診療ではどんなやりとりをしているの?

(#2 診療中によく聞かれる質問への回答を週末に1つずつアップします。診療も楽に、みなさんも楽になりますように。)

私は診察は対話、もっといえば共同作業のセッションだと思っています。

来談者の問いや体験をお聞きし、こちらのお考えをお伝えし、いったりきたりしつつ気づきと癒やしをえてともに成長できればと思います。

来談者が話題にしたいことがあればそこから出発します。

ただ特に自閉スペクトラム症の方は、困っていることはないか?と聞いても、困っていてもそれ自体思いつかないこともあります。

あるいは毎回、困っていることを聞いていると、困っていることを用意してこないといけないかとおもってしまう人もいるかもしれません。

うつの方は辛くて言葉にするどころではないかもしれません。
統合失調症の方は、思考や行動がまとまらず混乱しているかもしれません。
依存症の方は困っていても否認のために、困っている自分の状況を認められないこともあるかもしれません。



来談者の「大丈夫です。」という答えは少々不安になります。
それはその方自身が、どのようなことを困っているかというのがわからない、それを困っていると言っていいと思っていない場合もあるし、うまく表現できず我慢している場合もあるからです。

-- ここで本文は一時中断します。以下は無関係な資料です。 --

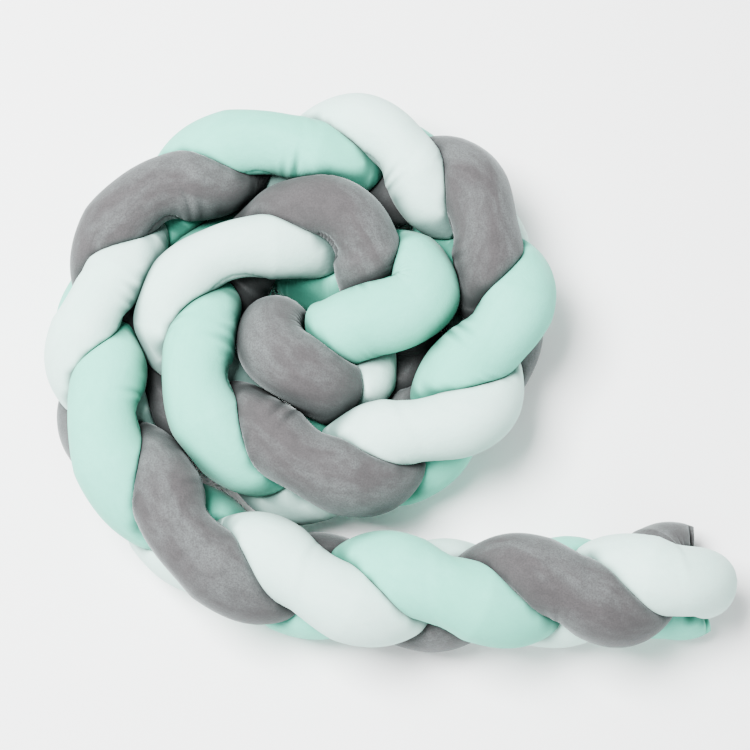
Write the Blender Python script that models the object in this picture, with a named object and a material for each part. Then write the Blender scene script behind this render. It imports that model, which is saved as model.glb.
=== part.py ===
"""A crib bumper: three long stuffed plush tubes in one flat three-strand plait.

The plait stands on its edge and lies in a clockwise coil of about two turns.
Its outer end trails to the front right, its inner end tucks into the middle.
Each tube is one closed solid: a soft round section that squashes where a
neighbour presses on it, flattens where it rests on the surface, and closes
to a wide flat seam at both ends.

All sizes in the tables are millimetres; the objects are built in metres.
"""

import bpy
import numpy as np

MM = 0.001

# ---- driving dimensions (mm) ------------------------------------------------
MID_HEIGHT = 84.0        # height of the plait's middle above the surface
RISE = 51.0              # a tube's axis runs this far above and below it
LOBE_SHARPNESS = 6 / 26  # how square the sideways swing of a tube is
GAP = 2.8                # clear gap between two tubes' faceted skins
SQUASH_EXPONENT = 9.0    # how crisp the edge of a pressed-flat zone is
THICKER = 1.0            # how much more room a thicker tube takes where two press
BEND_SHARE = 0.82        # largest share of a bend's radius that a skin takes
STRETCH = (0.90, 1.18)   # how far a squashed section may shrink or bulge
AXIS_SOFTNESS = 23.0     # a tube rounds off any turn shorter than this
END_TAPER = 46.0         # length over which a tube closes to its end seam
END_THICKNESS = 0.10     # share of the thickness left at the end seam
END_NARROWING = 0.20     # share of the width lost at the end seam
OWN_REACH = 130.0        # a tube can touch itself only this far along itself
OWN_EASE = 150.0         # and presses fully this much further on
ORIGIN_X, ORIGIN_Y = 16.4, 8.2  # centre of the whole plan, in the tables' frame

RINGS = 180              # sections along one tube
SIDES = 16               # facets round one tube

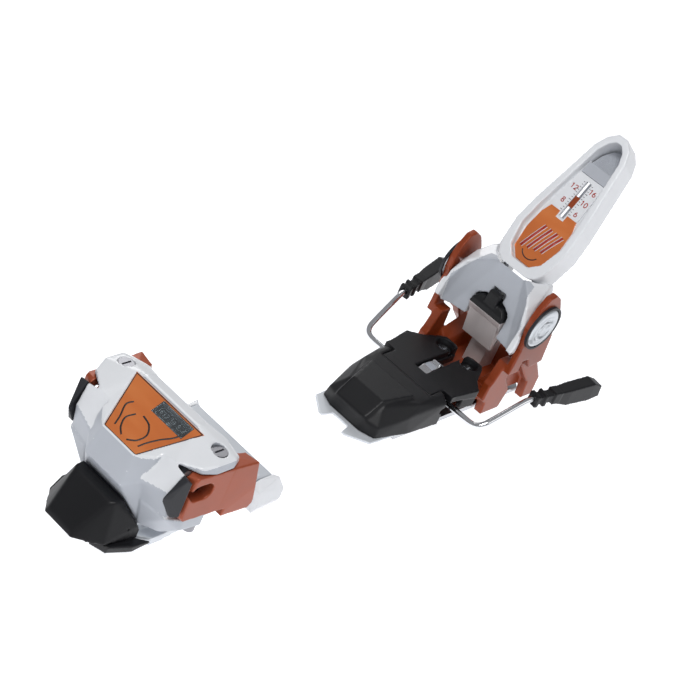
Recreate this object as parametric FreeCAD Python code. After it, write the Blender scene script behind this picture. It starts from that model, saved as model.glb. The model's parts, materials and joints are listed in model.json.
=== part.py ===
import FreeCAD, Part
import math
import os

# Alpine binding set: toe unit and heel unit with ski brake, millimetres.
# +X runs from the toe to the heel, +Y to the skier's right, +Z up from the ski surface (z = 0).
# The origin is the middle of the heel unit's screw pattern.

FIT = 0.05                 # running fit, radial
GAP = 0.4                  # free gap between parts that move past each other
PLAY = 0.3                 # gap between parts that only come close

# toe unit
TOE_PIN_X, TOE_PIN_Y = -268.8, 36.4
TOE_PIN_R, TOE_PIN_HEAD_R = 3.5, 4.4
TOE_BASE_T = 5.0
TOE_PLINTH_Z = 12.0
WING_LOW_Z, WING_TOP_Z = 30.8, 59.8
WING_FRONT_X = -289.0
ARM_TOP_Z = 67.0
TOE_SPRING_X, TOE_SPRING_Z = -281.0, 48.9
TOE_CUP_R, TOE_CUP_END_Y = 7.2, 33.4
TOE_CUP_IN_Y = 12.0
TOE_SCREW_R = 3.0
CAM_R = 2.1
CORE_Y = 21.5
LABEL_T = 0.8
LABEL_FRONT = (-300.3, 12.4, 53.8)
LABEL_REAR = (-271.3, 26.4, 69.2)
TOE_HOLE_X, TOE_HOLE_PITCH_X, TOE_HOLE_PITCH_Y, TOE_HOLE_R = -252.0, 66.0, 34.0, 2.75

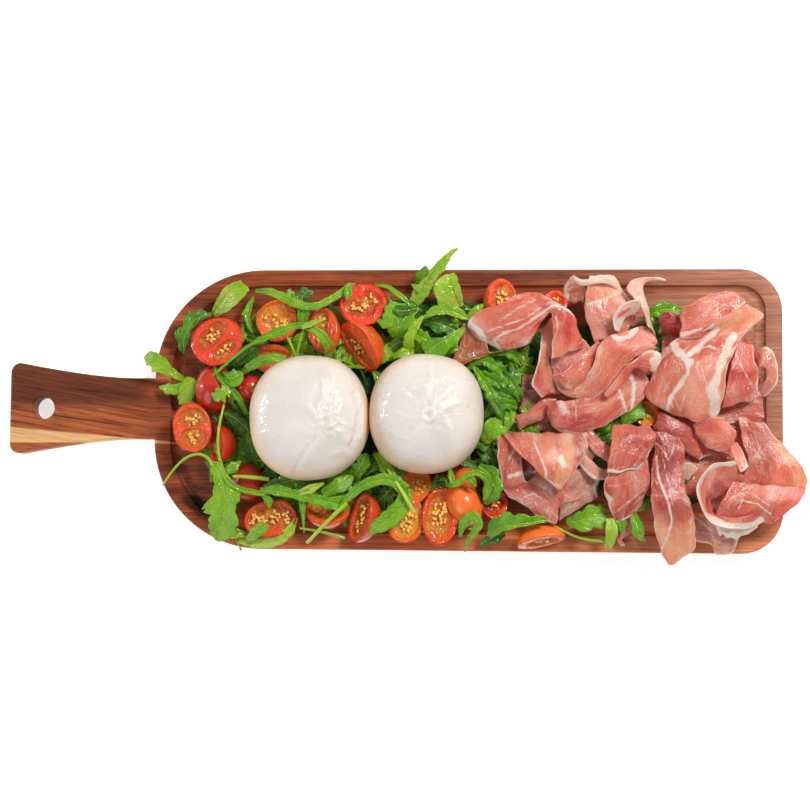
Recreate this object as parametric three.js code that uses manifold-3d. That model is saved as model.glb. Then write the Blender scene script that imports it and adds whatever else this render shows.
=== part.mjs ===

特に来談者からの表出がなければ、前回の診察からの生活の様子や、楽しめていることなどからお聞きし、嫌なこと、心配なこと、困っていることをお聞きする。それからやりたいことをお聞きすることもあります。

語りたくなければ語らないのも自由です。

こちらからも感情や行動の選択肢を示しながら気づかず型、我慢型のニーズを探っていきます。
とにかくしんどくいろいろな刺激から逃れて休みたい状況なのか、そこから回復してきて心の食欲が出てきて暇をかんじ、次の一歩の選択肢がほしいのか・・。

そのときどきの状況にあわせて環境をととのえていきます。

そしてそのときの状況にあわせて、それならやってみようと思える行動を1つずつくらい提案できればとおもっています。



お薬の処方も、こういう疾患や、こういう症状に、こういうことを期待できるこういう薬がある。
こういう人にこのように効くといわれていて、自分の経験ではこうである。
副作用としてはこういうことがこのくらいの割合でおこりうる。
その場合はこういう対処をする・・。
というようなことをお伝えした上で本人に納得の上選んでもらい、それを感じてもらい、丁度いい種類と量に調整していくような感じです。

行動の処方も同じような感じです。こんなことをやってみたら・・。という感じで提案していきます。

その際に医学的なエビデンス(現在言われていること、研究結果、さまざまな臨床経験)を分かる形で可能な限りお伝えします。

ケースワークや社会的処方というのも積極的におこなっています。
こういう制度がある、支援機関がある、こういう人がいる、などと紹介してつないでいきます。

家族や支援者、その他、重要な他者との対話ができる状況をつくっていきます。

こういうことを繰り返していくうちに、主体が育ち、あるいは主体を取り戻し、社会のなかで自分なりに生きていけるようになり、診療の時間は世間話のようになってくるでしょう。

そうしたら、終診はちかいです。
こんな感じで治療が終結していけばよいのかなとおもっています。

そして、もしまたさまざまなライフイベントの中で、眠れない、相談する相手が思いうかばないような状況になれば、何人目かに思い出していただければいいかと。